##### Data block #####

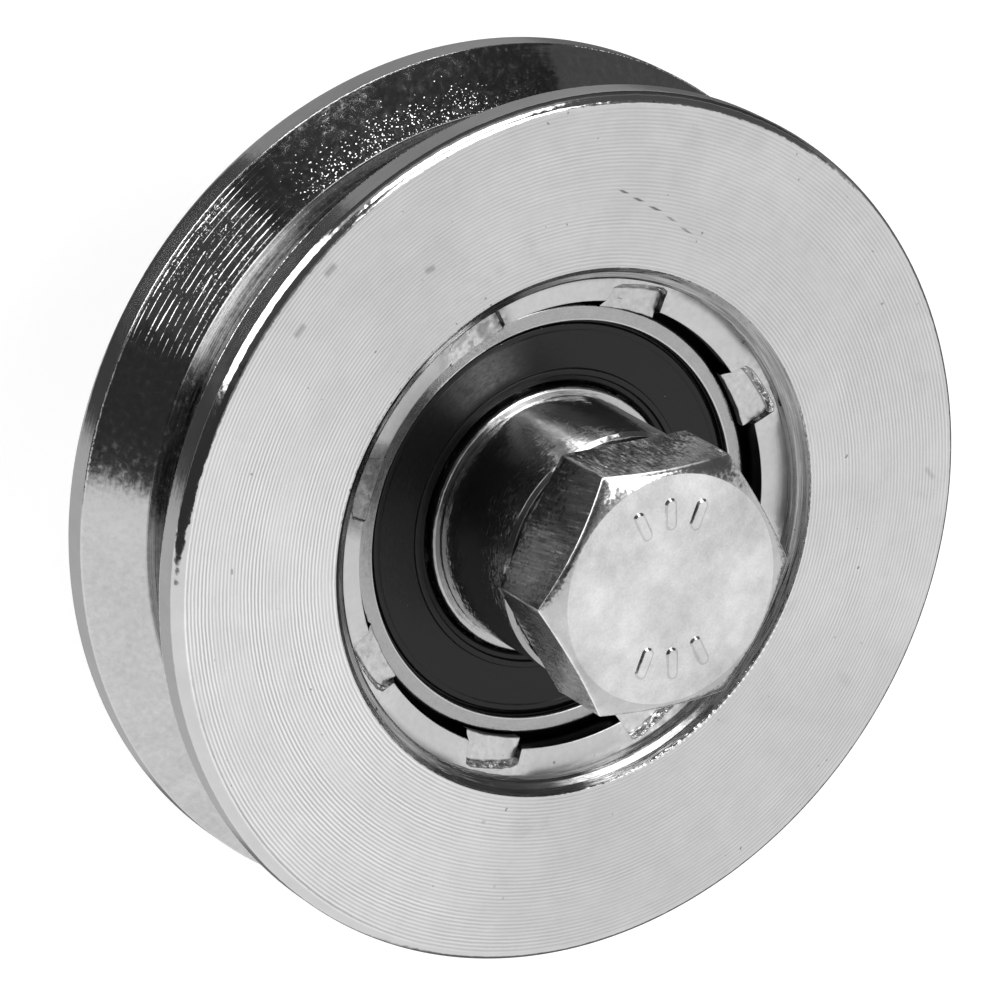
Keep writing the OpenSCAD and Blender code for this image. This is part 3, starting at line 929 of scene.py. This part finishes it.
class StakeSector:
    """One eighth of the staked lip: a grid of lines across a stake, each running over the lip's section."""

    # Numbers of points in the parts of the section, from the recess wall to the tip's underside
    OUTER, WALL, FLOOR, OVER, EDGE, TIP, UNDER = 9, 6, 8, 5, 5, 5, 4
    NOSE = 0.16 * MM
    LIP_EDGE = 0.14 * MM
    LIP_BENDS = 4
    # Depth of the tip's lower edge below the wheel's face, and the fall of its underside
    TIP_FOOT = 4.12 * MM
    UNDER_FALL = 0.6 * MM

    def __init__(self, wheel, stake):
        self.wheel = wheel
        self.stake = stake
        self.face = wheel.half_width

    def lip_height(self, r):
        wheel = self.wheel
        fall = (wheel.lip_outer - r) / (wheel.lip_outer - wheel.lip_inner)
        return self.face - wheel.recess_depth - wheel.lip_fall * fall

    def floor_height(self, r):
        stake = self.stake
        return self.face - stake.tip_drop + stake.slope * (r - stake.tip)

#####

Task prompt
Give back the whole listing exactly as it reads.

Response to the exercise
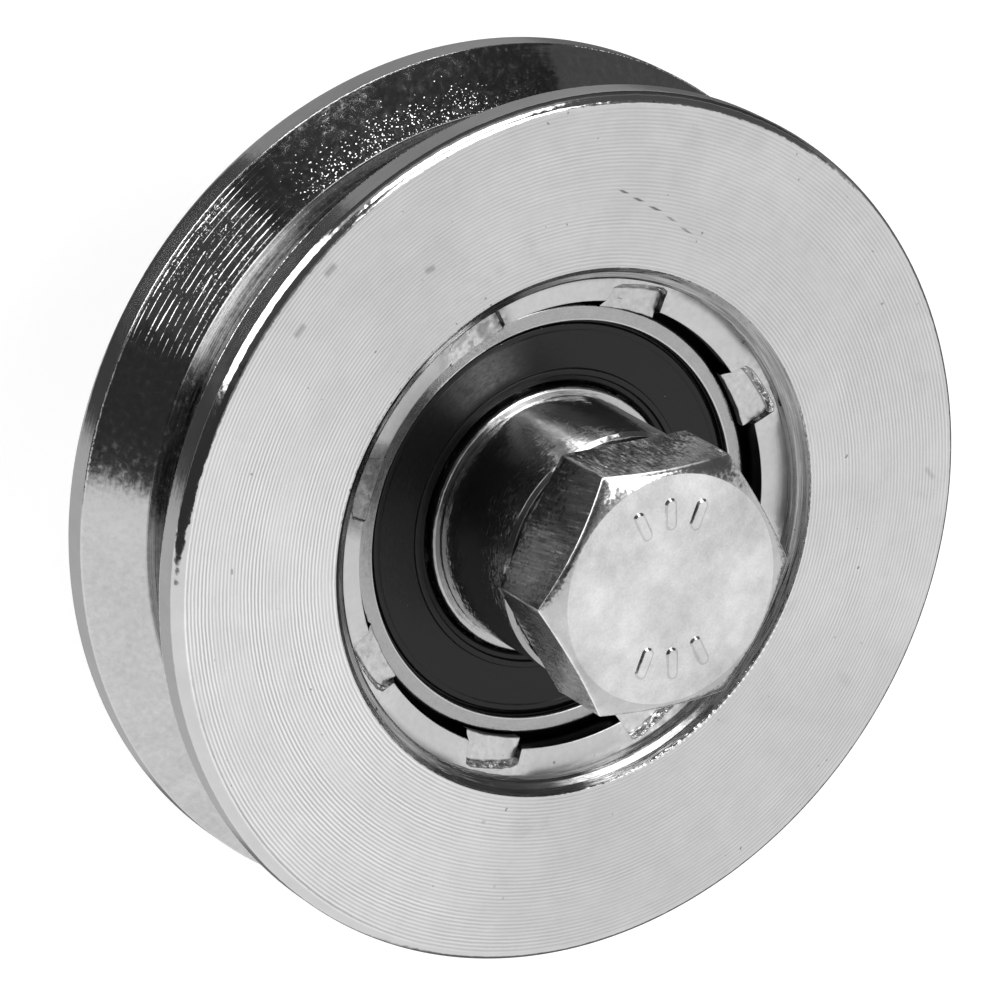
Keep writing the OpenSCAD and Blender code for this image. This is part 3, starting at line 929 of scene.py. This part finishes it.
class StakeSector:
    """One eighth of the staked lip: a grid of lines across a stake, each running over the lip's section."""

    # Numbers of points in the parts of the section, from the recess wall to the tip's underside
    OUTER, WALL, FLOOR, OVER, EDGE, TIP, UNDER = 9, 6, 8, 5, 5, 5, 4
    NOSE = 0.16 * MM
    LIP_EDGE = 0.14 * MM
    LIP_BENDS = 4
    # Depth of the tip's lower edge below the wheel's face, and the fall of its underside
    TIP_FOOT = 4.12 * MM
    UNDER_FALL = 0.6 * MM

    def __init__(self, wheel, stake):
        self.wheel = wheel
        self.stake = stake
        self.face = wheel.half_width

    def lip_height(self, r):
        wheel = self.wheel
        fall = (wheel.lip_outer - r) / (wheel.lip_outer - wheel.lip_inner)
        return self.face - wheel.recess_depth - wheel.lip_fall * fall

    def floor_height(self, r):
        stake = self.stake
        return self.face - stake.tip_drop + stake.slope * (r - stake.tip)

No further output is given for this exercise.